Since neuroimaging data can be very diverse concerning their structural organization the software is tailored to the BIDS standard (Gorgolewski et al., 2016; Niso et al., 2018). Thus MEGqc requires the data to be organized according to BIDS.

MEGqc strongly relies on the MNE-python software package (Gramfort et al., 2013).

Documentation, Installation Guide and Tutorial: https://ancplaboldenburg.github.io/megqc_documentation/index.html

The following derivatives are produced as the result of the analysis for each data file (.fif):

  • HTML report for all metrics presented as interactive figures, that can be scrolled through and enlarged;
  • TSV file with the results of the analysis for some of the metrics;
  • machine-readable JSON file with the results of the analysis for all metrics.

Between sample analysis

The package includes a small utility to compare quality metrics between datasets. Assuming you have the per-sample TSV tables created by the MEGqc pipeline, run::

python -m meg_qc.calculation.between_sample_analysis \
    --tsv sample1/group_metrics.tsv sample2/group_metrics.tsv \
    --names sample1 sample2 \
    --output-dir results

All violin plots and regression results will be written to the results directory. Significant regression coefficients are marked with asterisks.

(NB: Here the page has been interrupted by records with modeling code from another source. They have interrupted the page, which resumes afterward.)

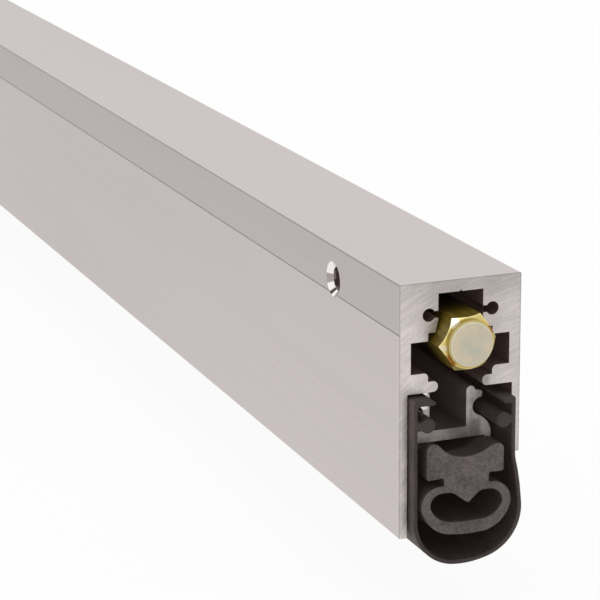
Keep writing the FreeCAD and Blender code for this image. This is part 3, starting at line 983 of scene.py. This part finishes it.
def makeSpring(number, middle):
    # A steel strip on the bar with a rolled eye at each end; its driven end, towards +X, stops short,
    # and the eye there has a tail inside the strip, because it slides on with the plunger
    thick, half = spring["thickness"], spring["width"] / 2
    flat, span, steps = spring["flat"] / 2, spring["span"] / 2, spring["steps"]
    arm = [flat + (span - flat) * step / steps for step in range(steps + 1)]
    xs = [-x for x in reversed(arm)] + arm[:-1] + [span - spring["slide"]]
    strap = piece(f"bowSpring{number}", stripForm(xs, middle, thick), "spring_steel", None,
                  f"bow_spring_{number}", 30)
    springDepth(0) * mm
    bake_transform(strap)
    for side in (-1, 1):
        driven = side == 1
        ring = stripForm([span - spring["tail"], span - 0.2], middle, thick - 0.1) if driven else bmesh.new()
        circle = bmesh.ops.create_circle(ring, segments=32, radius=spring["pinRadius"] * mm)["verts"]
        rim = list({edge for vert in circle for edge in vert.link_edges})
        made = bmesh.ops.extrude_edge_only(ring, edges=rim)["geom"]
        corners = onlyVerts(made)
        moveBy(ring, corners, z=spring["width"])
        turnBy(ring, circle + corners, (1, 0, 0), -90)
        moveBy(ring, circle + corners, middle + side * span, -half, spring["pinDepth"])
        wall = onlyFaces(made)
        bmesh.ops.recalc_face_normals(ring, faces=wall)
        bmesh.ops.solidify(ring, geom=wall, thickness=-thick * mm)
        name = f"springEye{number}{'Driven' if driven else 'Anchored'}"
        piece(name, ring, "spring_steel", "plunger" if driven else "housing", f"bow_spring_{number}", 30)


for number in (1, 2):
    lowCorner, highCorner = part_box(f"bow_spring_{number}")
    makeSpring(number, (lowCorner.x + highCorner.x) / 2 / mm)
print("springs made")


anchorScrew = {
    "radius": 1.5,
    "head": 2.9,
    "length": 7,
    "doorFace": 11.1,
    "depth": -12.9,
    "socket": 1.1,
    "socketDepth": 1.3,
    "places": (106.2, -394.2),
}


def makeAnchorScrew(number, x):
    # A countersunk screw with a hexagon socket, flush with the door side
    radius, head = anchorScrew["radius"], anchorScrew["head"]
    form = bmesh.new()
    bmesh.ops.create_circle(form, segments=36, radius=radius * mm)
    rings = [(anchorScrew["length"] - (head - radius), radius), (anchorScrew["length"], head)]
    reached = 0
    for height, size in rings:
        loose = [edge for edge in form.edges if edge.is_boundary or not edge.link_faces]
        top = [edge for edge in loose if abs(edge.verts[0].co.z - reached * mm) < 1e-6]
        made = bmesh.ops.extrude_edge_only(form, edges=top)["geom"]
        corners = onlyVerts(made)
        moveBy(form, corners, z=height - reached)
        flat = math.hypot(corners[0].co.x, corners[0].co.y)
        bmesh.ops.scale(form, verts=corners, vec=(size * mm / flat, size * mm / flat, 1))
        reached = height
    rim = [edge for edge in form.edges if edge.is_boundary and edge.verts[0].co.z > (reached - 0.1) * mm]
    socket = bmesh.ops.create_circle(form, segments=6, radius=anchorScrew["socket"] * mm)["verts"]
    moveBy(form, socket, z=reached)
    socketEdges = list({edge for vert in socket for edge in vert.link_edges})
    bmesh.ops.bridge_loops(form, edges=rim + socketEdges)
    made = bmesh.ops.extrude_edge_only(form, edges=socketEdges)["geom"]
    moveBy(form, onlyVerts(made), z=-anchorScrew["socketDepth"])
    bmesh.ops.holes_fill(form, edges=[edge for edge in form.edges if edge.is_boundary])
    turnBy(form, form.verts, (1, 0, 0), -90)
    moveBy(form, form.verts, x, anchorScrew["doorFace"] - anchorScrew["length"], anchorScrew["depth"])
    piece(f"anchorScrew{number}", form, "rod_steel", "housing", "anchor_screws", 30)


for number, x in enumerate(anchorScrew["places"], 1):
    makeAnchorScrew(number, x)
print("anchor screws made")


studio = {
    "eye": (0.81017, -0.165, 0.10418),
    "forward": (-0.899, 0.3473, -0.2668),
    "roll": -0.476,
    "lens": 145.8,
    "skyLight": 0.8,
    "floorDepth": -0.0615,
    "floorSize": 40,
    "floorColour": (0.96, 0.96, 0.96, 1),
    "floorGlow": 0.92,
    "lampPlace": (0.3, -0.3, 1.6),
    "lampTarget": (0.2, 0, 0),
    "lampSize": 1.2,
    "lampPower": 5,
}


def makeFloor():
    # White to the camera like the sky, but it still takes some of the object's shadow
    form = bmesh.new()
    bmesh.ops.create_grid(form, x_segments=1, y_segments=1, size=studio["floorSize"])
    bmesh.ops.translate(form, verts=form.verts, vec=(0, 0, studio["floorDepth"]))
    floor = asObject("floor", form)
    finish = Finish("paleFloor", Metallic=0)
    finish.dress(finish.tint(studio["floorColour"], finish.noise(60), 0.02), 0.9)
    glow = finish.node("Emission", sockets={"Color": (1, 1, 1, 1), "Strength": 1})
    ground = Link(finish, finish.shader.outputs[0])
    glowing = finish.seen() * studio["floorGlow"]
    shown = finish.node("MixShader", sockets={0: glowing, 1: ground, 2: glow})
    finish.plug(finish.tree.nodes["Material Output"].inputs["Surface"], shown)
    floor.data.materials.append(finish.material)


def makeSky():
    # Plain soft light from all round, and plain white where the camera sees it
    world = bpy.data.worlds.new("studioSky")
    bpy.context.scene.world = world
    world.use_nodes = True
    sky = Shading(world.node_tree)
    background = sky.tree.nodes["Background"]
    background.inputs["Color"].default_value = (1, 1, 1, 1)
    strength = sky.seen() * (1 - studio["skyLight"]) + studio["skyLight"]
    sky.plug(background.inputs["Strength"], strength)


def makeLamp():
    light = bpy.data.lights.new("topLamp", "AREA")
    light.size = studio["lampSize"]
    light.energy = studio["lampPower"]
    lamp = bpy.data.objects.new("topLamp", light)
    lamp.location = studio["lampPlace"]
    lamp.rotation_mode = "QUATERNION"
    look = Vector(studio["lampTarget"]) - Vector(studio["lampPlace"])
    lamp.rotation_quaternion = look.to_track_quat("-Z", "Y")
    bpy.context.scene.collection.objects.link(lamp)


def makeCamera():
    camera = bpy.data.objects.new("camera", bpy.data.cameras.new("camera"))
    bpy.context.scene.collection.objects.link(camera)
    camera.data.lens = studio["lens"]
    camera.data.clip_start = 0.01
    camera.data.clip_end = 100
    camera.location = studio["eye"]
    camera.rotation_mode = "QUATERNION"
    look = Vector(studio["forward"]).to_track_quat("-Z", "Y")
    camera.rotation_quaternion = look @ Quaternion((0, 0, 1), math.radians(studio["roll"]))
    bpy.context.scene.camera = camera


makeFloor()
makeSky()
makeLamp()
makeCamera()
bpy.context.scene.view_settings.view_transform = "Standard"
print("studio made")
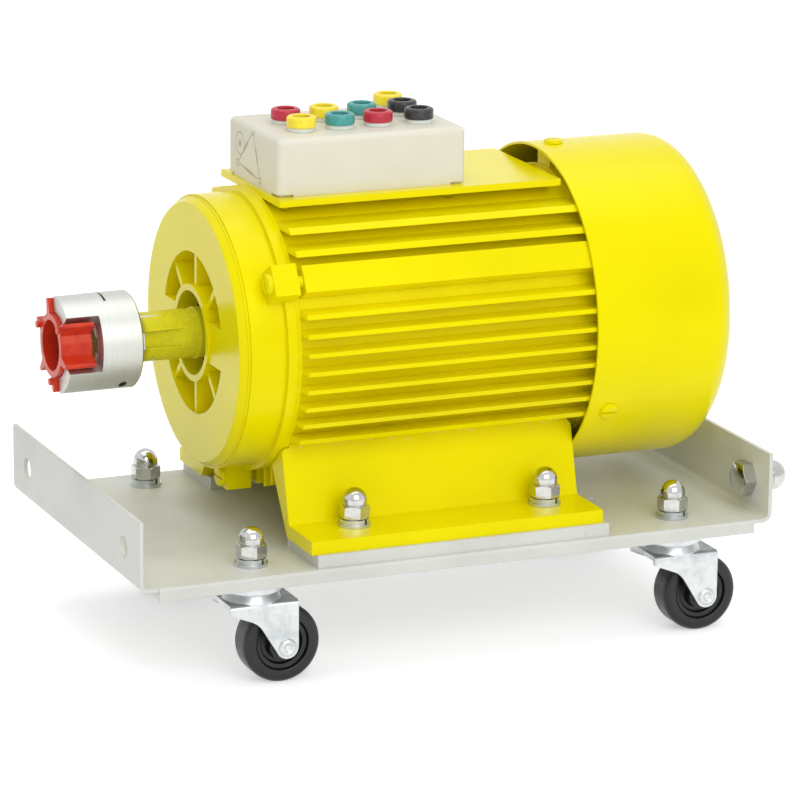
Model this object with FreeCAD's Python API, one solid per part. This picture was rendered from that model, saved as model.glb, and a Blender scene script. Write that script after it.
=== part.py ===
import FreeCAD, Part
import math
import os

# A demonstration electric motor: a foot-mounted, fan-cooled induction motor of frame size 90,
# bolted to a folded steel tray on four swivel castors, with a jaw coupling on its shaft and
# 4 mm safety sockets on its terminal box. All lengths are in millimetres, all angles in degrees.
#
# The pieces are modelled about the motor: X runs along the shaft from the coupling to the fan,
# Y to the back and Z up. X is zero at the drive-side foot bolts, Y and Z on the shaft's axis.
# Every piece is moved once, when it is written, so that the whole stands on Z zero with its
# box centred over the origin.

# Motor frame size
shaft_height = 90.0
foot_hole_pitch_x = 100.0
foot_hole_pitch_y = 140.0
shoulder_to_foot_hole = 56.0
shaft_end_length = 50.0
shaft_diameter = 24.0

# Clearances and cuts
overrun = 2.0
seam_tolerance = 0.0001
running_gap = 0.06
moving_gap = 0.4
seat_gap = 0.1

# Tray, folded from sheet
tray_length = 329.8
tray_wall_width = 185.4
tray_lip_width = 186.8
tray_sheet = 2.0
tray_wall_height = 32.6
tray_wall_to_foot_hole = 116.9
tray_bend_radius = 2.5
tray_lip_drop = 6.5
tray_lip_inset = 9.6
tray_lip_round = 1.8
wall_hole_diameter = 10.6
wall_hole_pitch = 142.0
wall_hole_height = 15.2
vent_hole_diameter = 3.0
vent_hole_from_foot_hole = 145.4
vent_hole_side = 29.7

# Feet and the plates under them
shim_thickness = 6.2
shim_side_overhang = 2.0
shim_end_inset = 2.6
shim_inner_side = 52.0
foot_flange_thickness = 6.7
foot_start = 29.6
foot_length = 152.0
foot_outer_side = 89.3
foot_web_base_outer = 60.0
foot_web_base_inner = 58.0
foot_web_top_outer = 49.5
foot_web_top_inner = 36.5
foot_web_fillet = 1.8
foot_corner_chamfer = 4.0

# M8 fastening: bolts, flat and spring washers, dome nuts
bolt_diameter = 8.0
bolt_hole_diameter = 9.0
bolt_head_width = 13.0
bolt_head_height = 5.3
bolt_thread_in_nut = 11.0
washer_diameter = 16.0
washer_thickness = 1.6
spring_washer_diameter = 14.2
spring_washer_thickness = 2.2
spring_washer_slit = 1.6
dome_nut_hex_height = 6.8
dome_nut_height = 15.0
dome_nut_dome_diameter = 12.4
dome_nut_bore_depth = 12.0

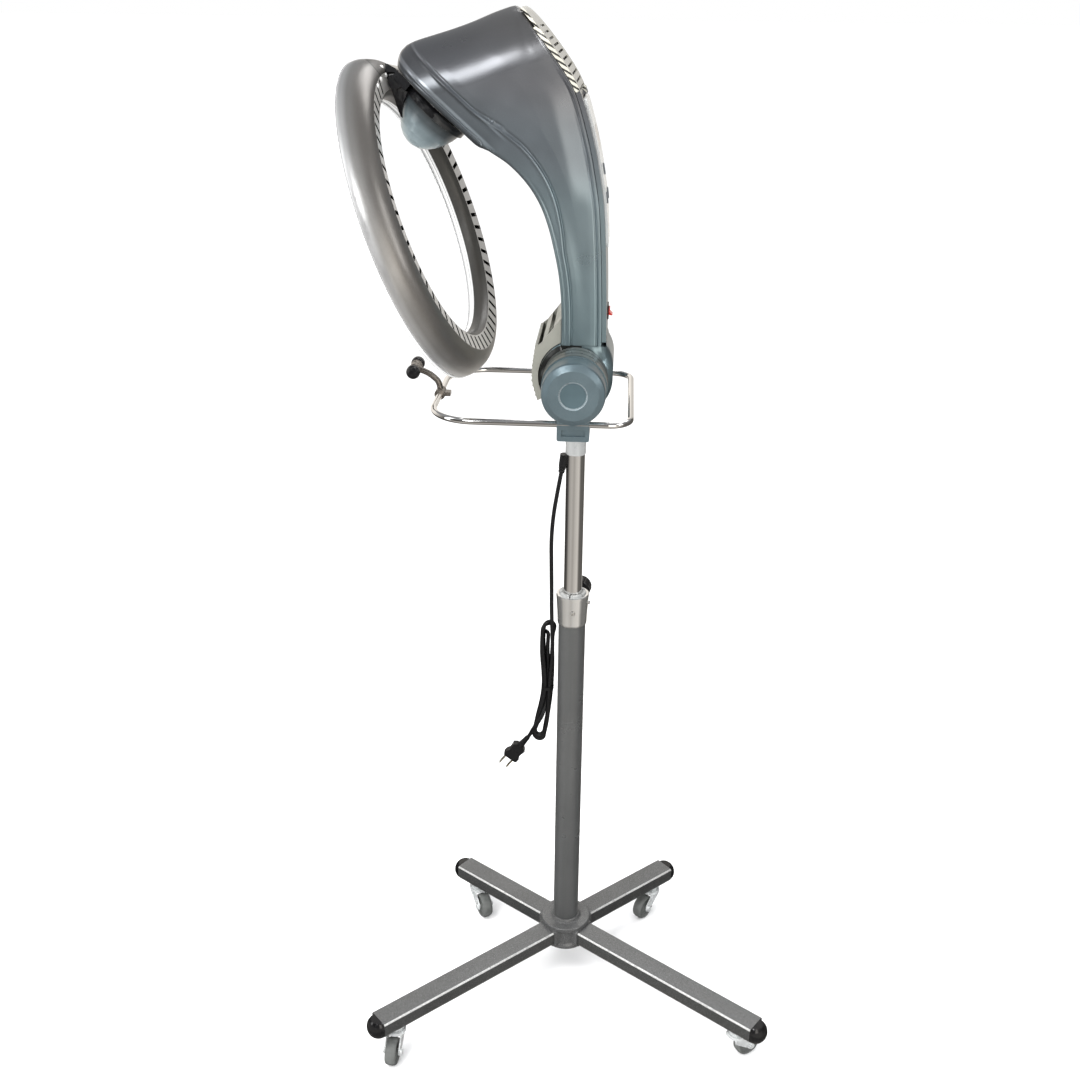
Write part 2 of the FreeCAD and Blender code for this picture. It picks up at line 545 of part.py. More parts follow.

To add a mutual information (MI) analysis, include the --mi flag. The number of permutations for the significance test is controlled via --mi-permutations (use 0 to disable permutation testing). For example::

python -m meg_qc.calculation.between_sample_analysis \
    --tsv sample1/group_metrics.tsv sample2/group_metrics.tsv \
    --names sample1 sample2 \
    --output-dir results \
    --mi --mi-permutations 1000

MI results (raw, net, z-scores, p-values, normalized variants and entropies) are stored in the mutual_information folder for each sample and for the combined dataset.